Gonzales: 'Humbled' Jenkins looking forward to statue unveiling at Wrigley Field
Fergie Jenkins embraces his distinction as one of only two Canadian-born players in the National Baseball Hall of Fame.
And Jenkins treasures his membership in the Black Aces, a group of 15 Black pitchers who have won at last 20 games in a season.
But Friday, Jenkins belongs exclusively to the Cubs community.
It's been 39 years since Jenkins threw his last pitch for the Cubs, but his contributions will be recognized when he's honored with a statue unveiling ceremony at Gallagher Way nearly two hours prior to the Cubs' game against the Diamondbacks.
Jenkins, who earned 167 of his 284 wins with the Cubs during a golden era for pitchers, will be highlighted as part of a newly installed "Statue Row" featuring fellow Hall of Famers and former teammates Ernie Banks, Billy Williams and Ron Santo.

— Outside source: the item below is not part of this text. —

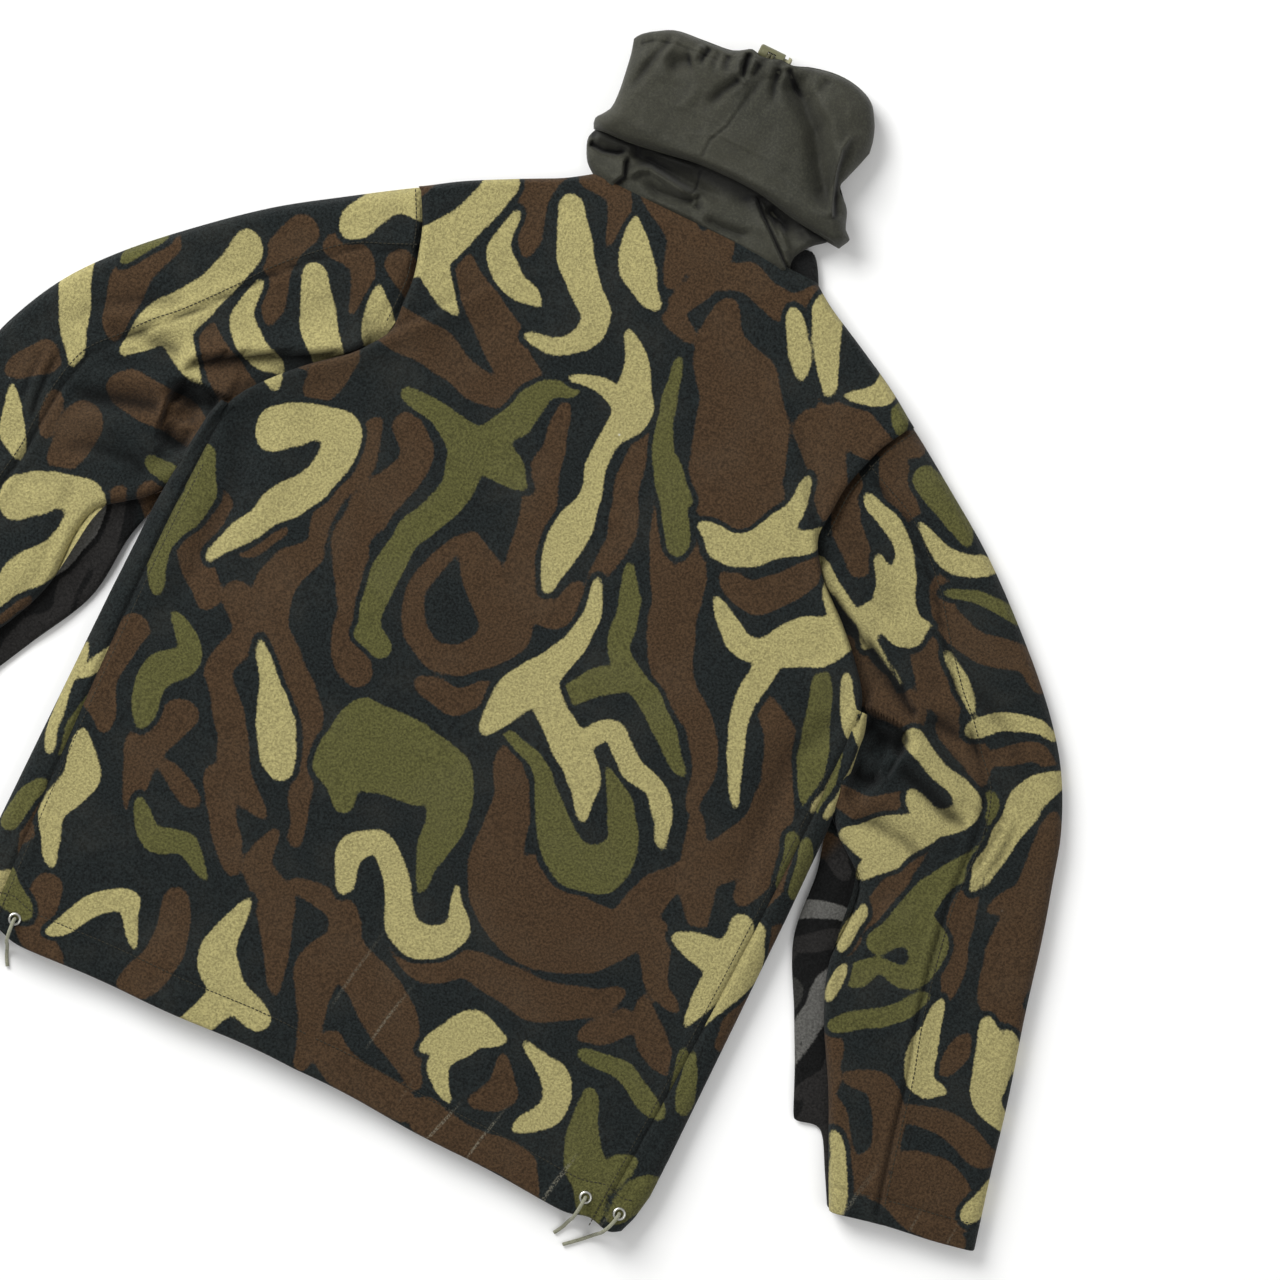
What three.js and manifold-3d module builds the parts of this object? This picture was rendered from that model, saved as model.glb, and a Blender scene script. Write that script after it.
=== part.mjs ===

"You play the game and you hope when your career is over, people remember you," Jenkins said Monday. "They honored me in 2009 when they retired my No. 31, along with (Greg) Maddux. Now a statue.
"I'm even more humbled."
The year-round popularity of Gallagher Way, located outside the third base side of Wrigley Field, fueled plans to move the players' statues to one location.
"These are the heroes who grew the brand," Crane Kenney, Cubs President of Business Operations, said last month.
Interactive displays will allow fans to read information on each star from their cellphones.
"It's going to be very cool," Kenney said.
In this era of multiple relievers and rarely allowing starters to face batters for the third time in the order, Jenkins' accomplishments are breathtaking -- even in a generation where the likes of Bob Gibson, Tom Seaver and Juan Marichal also dominated.
Jenkins, 79, threw at least 20 complete games in six consecutive seasons with the Cubs (1967-72), while leading the league in complete games (30) and innings (325) in winning the 1971 National League Cy Young Award.
The 6-foot-5, 205-pound Jenkins played a couple offseasons for the Harlem Globetrotters, so it's not surprising that endurance played an instrumental role in his success.
"I enjoyed playing the game, but I worked hard to stay in shape," Jenkins said. "And I was playing for a great manager in Leo Durocher. Leo thought if the game was still going in our favor, I stayed in the game. He'd sometimes go by me in the seventh inning and say, 'Hey, big fella. It's your game, win or lose. Keep it going.'
"That's a confidence factor that the manager tells you, 'it's your game. Keep going and pitch and win.' I'm pretty proud to have played for him almost eight years. It was fun."
Jenkins gushed over Chairman Tom Ricketts' vision and development of the Wrigleyville area, in which his ceremony will be conducted where a doughnut shop and car wash once resided.
"It's really a great place to visit and watch a game," Jenkins said.
The ceremony will include a personal touch, as George Sims, the town crier of Jenkins' hometown of Chatham, Ontario, will introduce Jenkins.
"He's done it for 50 years," said Jenkins, who was joined last January by Larry Walker as the only Canadians in the HOF. "He's probably as old as I am."
Jenkins modeled recently in a sweatshirt commemorating the Black Aces, which became popularized by a book of the same title written by Mudcat Grant and started with three-time 20-game winner Don Newcombe (1951, 55-56).
Only Gibson (1965-66, 68-70) comes close to Jenkins' 20-game win seasons.
"It's an honor to have that distinction," Jenkins said of his membership.
The statue represents a personal touch for Jenkins, who recognizes that some of his fellow competitors, like Willie Mays, Willie McCovey and Juan Marichal of the Giants, Gibson with the Cardinals, and Tom Seaver of the Mets, were honored with personal sculptures.
"I'm pretty proud of the fact I played in that era and with and against so many good players," Jenkins said. "And now to have a statue up, I'm pretty humbled."